Pro Tip: Technical debt accumulates fastest when teams choose frameworks for their novelty rather than their fit. Prioritise maintainability over trend-chasing, especially if your team is small and your runway is limited.
Understanding the broader context of web design challenges can also inform how you approach framework selection, particularly when balancing client expectations with technical constraints.
Applying front end frameworks in real-world projects
With common pitfalls addressed, let’s see how frameworks deliver value in actual projects. Theory is useful, but seeing how framework choices play out in practice makes the decision far more concrete.
Consider three common scenarios for small businesses and startups:
Customer portals and dashboards: React excels here. Its component model handles complex state, frequent data updates, and rich interactivity well. The ecosystem provides mature solutions for authentication, data visualisation, and API integration.
Content-driven marketing sites: Vue.js or Svelte are strong choices. They produce leaner bundles, integrate well with headless CMS platforms, and are faster to prototype. Hybrid rendering with SSR and SSG is central to making these sites fast and scalable without over-engineering.
High-performance web applications: SolidJS is worth serious consideration. Its fine-grained reactivity model means the browser does less work on every update, which translates to noticeably smoother interfaces.
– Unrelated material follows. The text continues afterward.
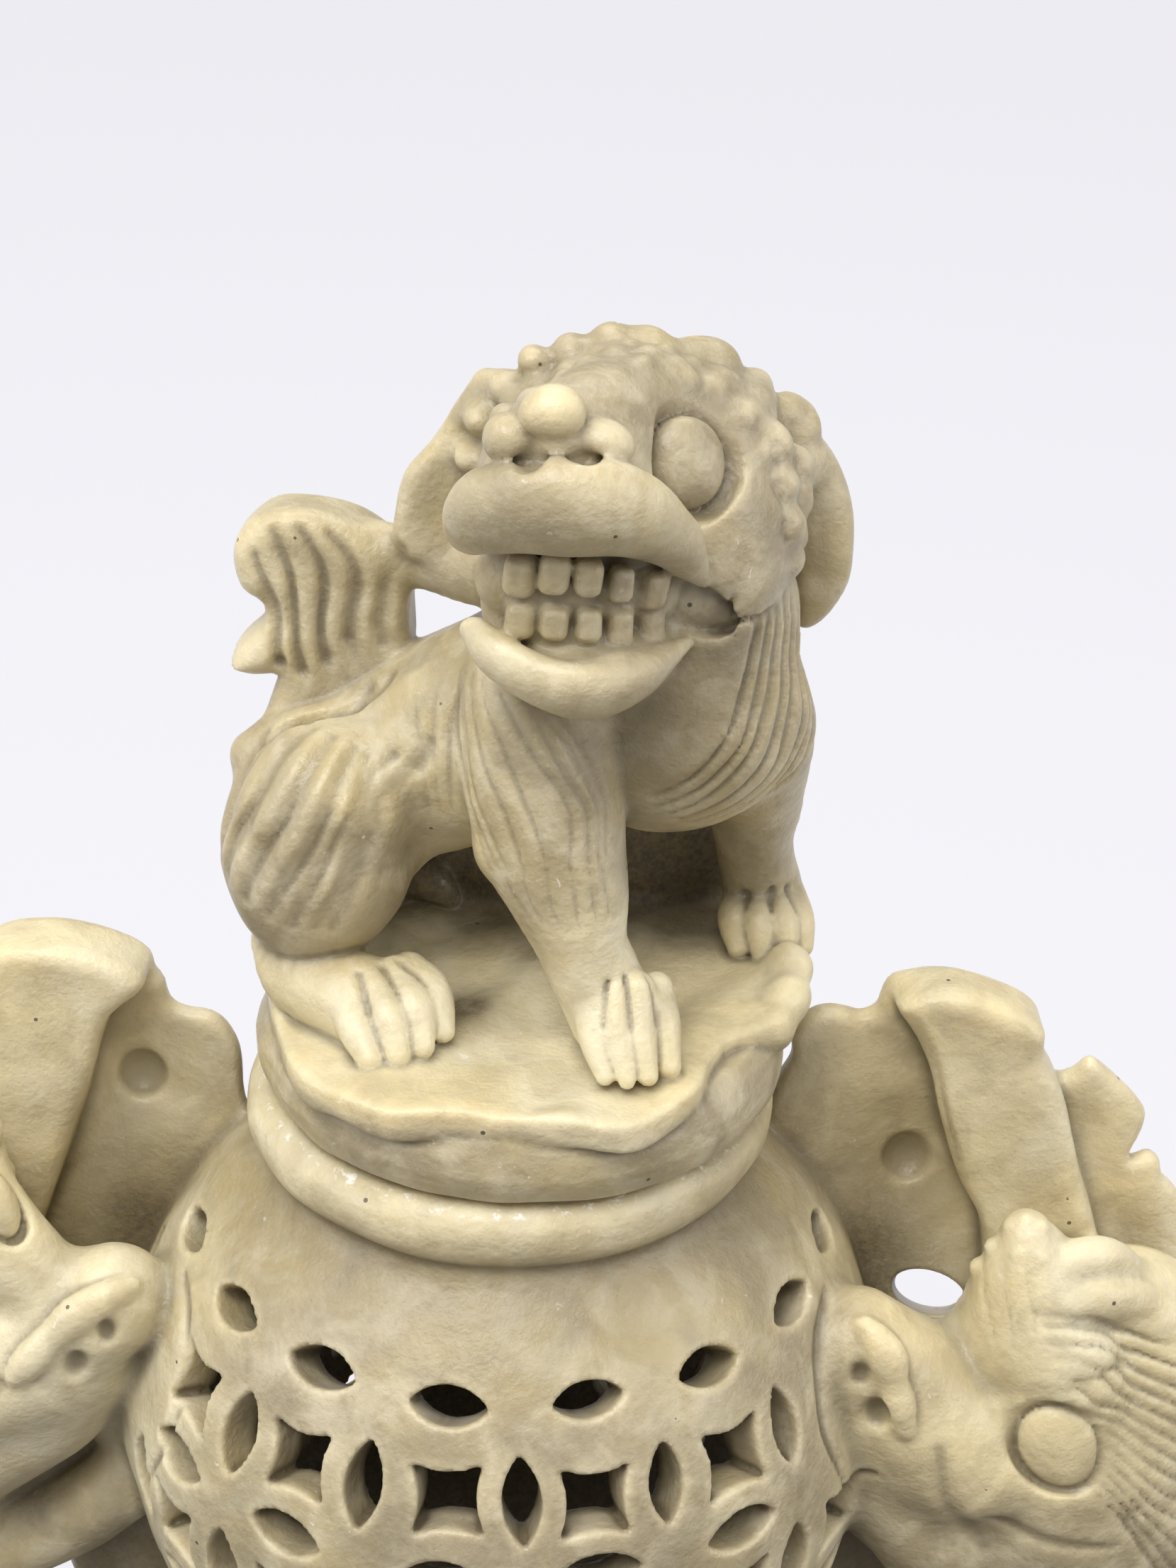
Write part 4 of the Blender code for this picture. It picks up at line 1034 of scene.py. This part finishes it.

You can see how these principles apply in practice by reviewing the portfolio hybrid rendering approach used in real client projects.
Key takeaways from real-world application:
- Framework fit reduces build time by 20 to 40% compared to fighting against a framework’s design philosophy
- Starter templates and boilerplates cut initial setup from days to hours when chosen carefully
- Component libraries aligned to your framework, such as shadcn for React or Vuetify for Vue, accelerate UI development significantly
- Clear folder structure conventions from day one prevent the codebase sprawl that makes maintenance expensive
Connect with expert front end developers for your next project
Selecting the right framework is only half the challenge. Implementing it well, structuring the codebase, integrating APIs, and setting up hybrid rendering, requires experience that takes years to build. If your team is navigating these decisions under time pressure, working with a senior developer who has done it before can save weeks of trial and error.

Rich Harrington’s developer services cover everything from framework selection and architecture planning through to full builds. Whether you need a custom website development solution built on a modern stack, or a custom SaaS solution with a performant front end, the experience is there to get it right the first time. Get in touch to discuss your project requirements and find out how the right technical decisions from the start can make your build faster, leaner, and easier to maintain.
Frequently asked questions
What are the main advantages of using a front end framework?
Modern frameworks automate repetitive tasks and improve user experience by enforcing structure, optimising rendering, and providing reusable components that speed up development and simplify long-term maintenance.
How should small teams choose a front end framework?
Small teams should assess project requirements, skillset, and ecosystem support before committing, prioritising frameworks their developers already know and that have strong community backing for the integrations they need.
Are newer frameworks like Svelte and SolidJS suitable for enterprise projects?
Svelte and SolidJS lack enterprise adoption compared to React and Angular, which means smaller talent pools and fewer battle-tested enterprise integrations, making them better suited to performance-critical smaller projects.
What is hybrid rendering and why is it important?
Hybrid rendering combining SSR and SSG allows sites to serve fast static pages while still supporting dynamic content, making it essential for scalable web projects that need both speed and flexibility.
Can poor framework choice lead to maintenance challenges?
Choosing a framework without considering your team’s skills and code structure discipline almost always leads to technical debt, inconsistent patterns, and maintenance costs that compound over time.